Cargill’s 160,000 employees across 70 countries work relentlessly to achieve our purpose of nourishing the world in a safe, responsible and sustainable way. Every day, we connect farmers with markets, customers with ingredients, and people and animals with the food they need to thrive. We combine 154 years of experience with new technologies and insights to serve as a trusted partner for food, agriculture, financial and industrial customers in more than 125 countries. Side-by-side, we are building a stronger, sustainable future for agriculture.
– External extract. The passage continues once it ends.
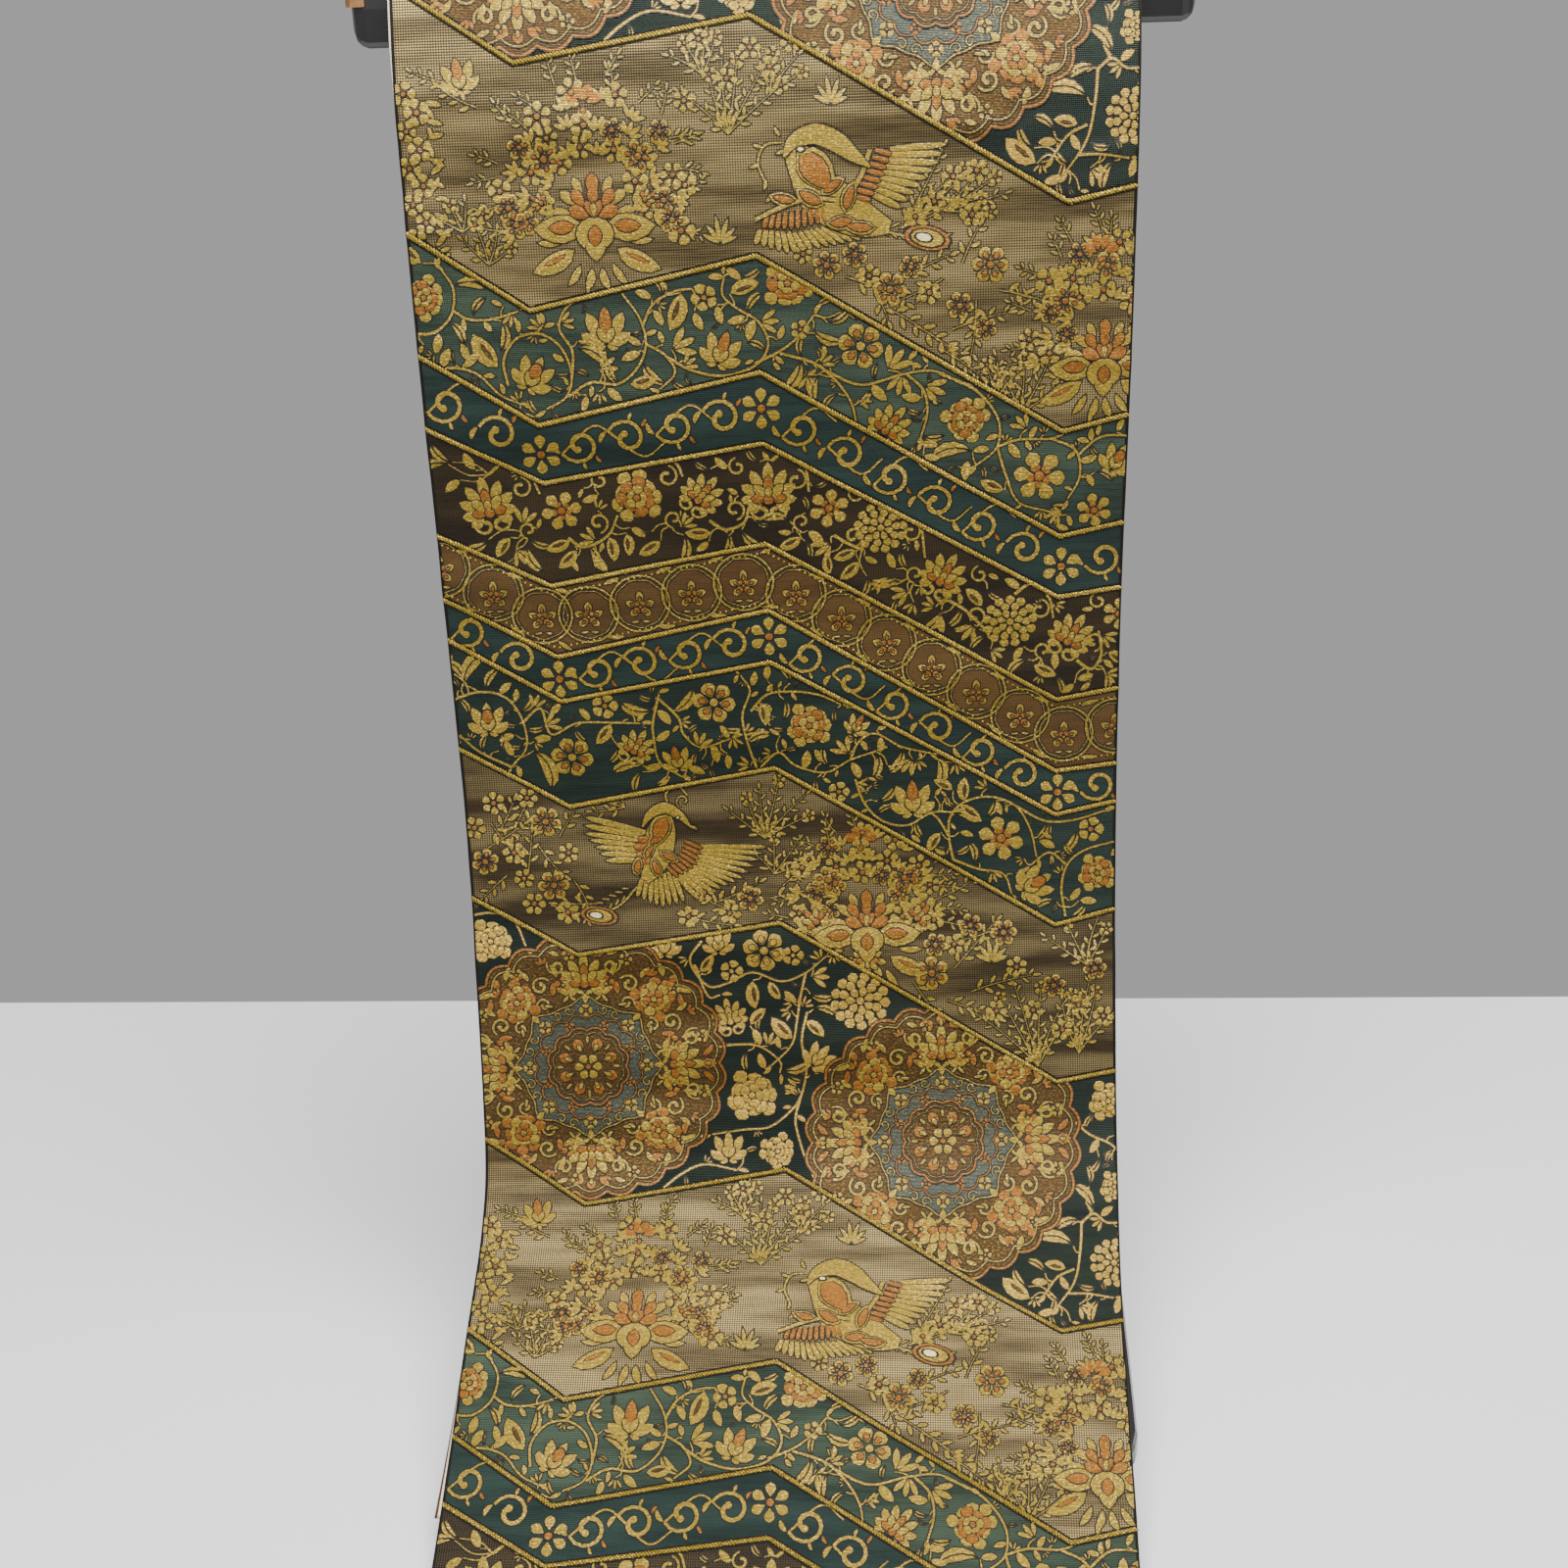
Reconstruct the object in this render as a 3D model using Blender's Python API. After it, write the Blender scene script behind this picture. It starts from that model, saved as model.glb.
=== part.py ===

About Cargill’s global cocoa and chocolate business
Cargill’s cocoa and chocolate business offers the food industry a wide range of both standard and customized cocoa and chocolate ingredients for use in delicious bakery, confectionery and dairy applications all over the world. The company’s product range includes high quality Gerkens® cocoa powders, chocolate, coatings, fillings, cocoa liquors and cocoa butters. With years of experience in technical food expertise Cargill supports its customers in new recipes and new product development.
Cargill’s processing plants in Belgium, Brazil, Canada, Côte d’Ivoire, France, Germany, Ghana, Indonesia, the Netherlands, UK and the USA are in full compliance with the highest food safety standards.
To secure a good quality and sustainable supply of cocoa beans, Cargill has its own cocoa bean sourcing operations for buying, handling and exporting of cocoa beans in Brazil, Cameroon, Côte d’Ivoire, Ghana and Indonesia. Presence in all the leading producing countries allows Cargill to oversee the supply chain from beans at origin to cocoa and chocolate products on its customers’ doorsteps. In addition, extensive market research and analysis proves to be a source of valuable information to customers.
More information is available at www.cargillcocoachocolate.com/
About Cargill Cocoa Promise
We launched the Cargill Cocoa Promise in 2012 to align our efforts in origin countries. It is our commitment to improving the livelihoods of farmers and communities in a holistic way that will secure a thriving sector for generations to come. The origin countries include Brazil, Cameroon, Côte d’Ivoire, Ghana and Indonesia.